A persistência dos déficits comerciais da Argentina com o Brasil, a escassez de dólares pela qual passa a economia argentina e a alta correlação do comportamento do saldo comercial de ambos os países com o ciclo de preço das commodities são fatos que, por exemplo, criam dificuldades relevantes para o funcionamento de uma moeda comum. A dificuldade do financiamento externo da economia argentina continuará pesando, ainda que o Brasil consiga fornecer algumas garantias e condições que mitiguem ou posterguem o problema.

Nesse sentido, o bom funcionamento da moeda comum tende a depender da redução das assimetrias comerciais dentro do bloco, ampliação da complementaridade comercial entre as economias e, sobretudo no curto prazo, uma maior taxa de crescimento da economia brasileira para expandir as exportações da Argentina. Sem isso, a moeda comum tende a encarar problemas como o acumulo de déficits comerciais entre Argentina e Brasil e a deterioração da situação externa da Argentina – e a crescente escassez de dólares – que podem impor dificuldades no funcionamento de uma moeda para liquidação das operações comerciais, mas que, em última instância, precisa em algum momento liquidar os saldos deficitários em dólar.

As perspectivas sobre as relações comerciais entre Brasil e Argentina tampouco tem caminhado no sentido de se animar com o bom funcionamento da moeda comum. A relação comercial entre os dois países tem perdido importância relativa no comércio exterior de ambos, há alta participação do complexo automotivo no intercâmbio entre os dois países – em que o Cone Sul tem sido alvo do crescente desinteresse por parte das grandes montadoras internacionais – e as duas economias passam, em menor ou maior grau, por um processo de desindustrialização de algumas décadas e que diminui ainda mais a capacidade de se pensar em uma maior integração das cadeias manufatureiras locais.

“O retorno da Venezuela ao bloco seria também de grande importância, inclusive para o melhor funcionamento da moeda comum.”
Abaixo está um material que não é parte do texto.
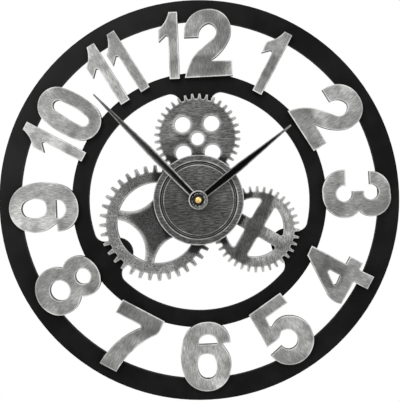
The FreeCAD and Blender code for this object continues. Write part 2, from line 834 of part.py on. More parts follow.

Modificar as condições estruturais de comércio dentro do Mercosul é uma condição fundamental para o bom funcionamento da moeda comum e essa, por sua vez, não tem a capacidade de reverter os condicionantes estruturais que moldam o comércio bilateral entre Brasil e Argentina e do bloco com o resto do mundo. O padrão de comércio entre os dois países está condicionado por questões referentes à evolução da especialização produtiva e comercial das duas economias nas últimas décadas e a falta de uma divisão regional do trabalho na indústria manufatureira para além de algumas poucas cadeias produtivas mais integradas regionalmente.

Divisão regional do trabalho e a importância da Venezuela

Mais do que a discussão da moeda comum, é necessário retomar os instrumentos de integração e direcionar outros para construir uma agenda de integração produtiva e a construção de uma divisão regional do trabalho – isto é, de complementaridade produtiva entre as economias da região. Isso demanda a retomada do papel ativo dos bancos de desenvolvimento, com direcionamento de esforços para o financiamento da infraestrutura conjunta e da reindustrialização das economias do bloco, assim como, a construção de uma agenda para a convergência das políticas científicas, tecnológicas e industriais, necessárias para avançar na complementaridade produtiva e comercial entre as economias do bloco, única via para expandir o comércio entre as economias do Mercosul.

Nesse sentido, o retorno da Venezuela ao bloco seria também de grande importância, inclusive para o melhor funcionamento da moeda comum. Ainda que a economia venezuelana venha enfrentando sérios problemas, historicamente a Venezuela apresenta uma balança comercial com superávit significativo com o resto do mundo, acumula déficits comerciais com as demais economias do Mercosul e é uma demandante tanto de alimentos como de bens manufaturados do Cone Sul, além de ter reservas petrolíferas significativas. A posição externa da economia venezuelana poderia ajudar muito no incremento do comércio intrabloco e no financiamento externo das economias.

“A integração produtiva com a Venezuela tende também a ajudar o desenvolvimento industrial da região Norte e Nordeste do Brasil, pela proximidade com o país.”

A Venezuela além de contribuir para aumentar a complementaridade comercial dentro do bloco, pode contribuir muito para o lastreamento da moeda comum e para o financiamento das operações comerciais da economia argentina com o restante do bloco. A integração produtiva com a Venezuela tende também a ajudar o desenvolvimento industrial da região Norte e Nordeste do Brasil, pela proximidade com o país.

Creio que no caso da discussão sobre a moeda comum caiba a observação pertinente do peruano José Carlos Mariátegui:

“A limitação das comunicações e dos transportes é, na América indo-espanhola, uma consequência das limitações das relações econômicas. Não se implanta uma linha férrea para satisfazer uma necessidade do espírito ou da cultura.”

Integração regional se faz primeiramente com integração produtiva e com infraestrutura de comunicação, portos, rodovias e ferrovias que transportem, para além de cultura, mercadorias entre os países. A ampliação do comércio será sempre beneficiada de melhores condições financeiras, porém sem a construção de uma política para o desenvolvimento produtivo conjunto para as economias da região, a moeda comum pouco poderá fazer para mudar o cenário atual.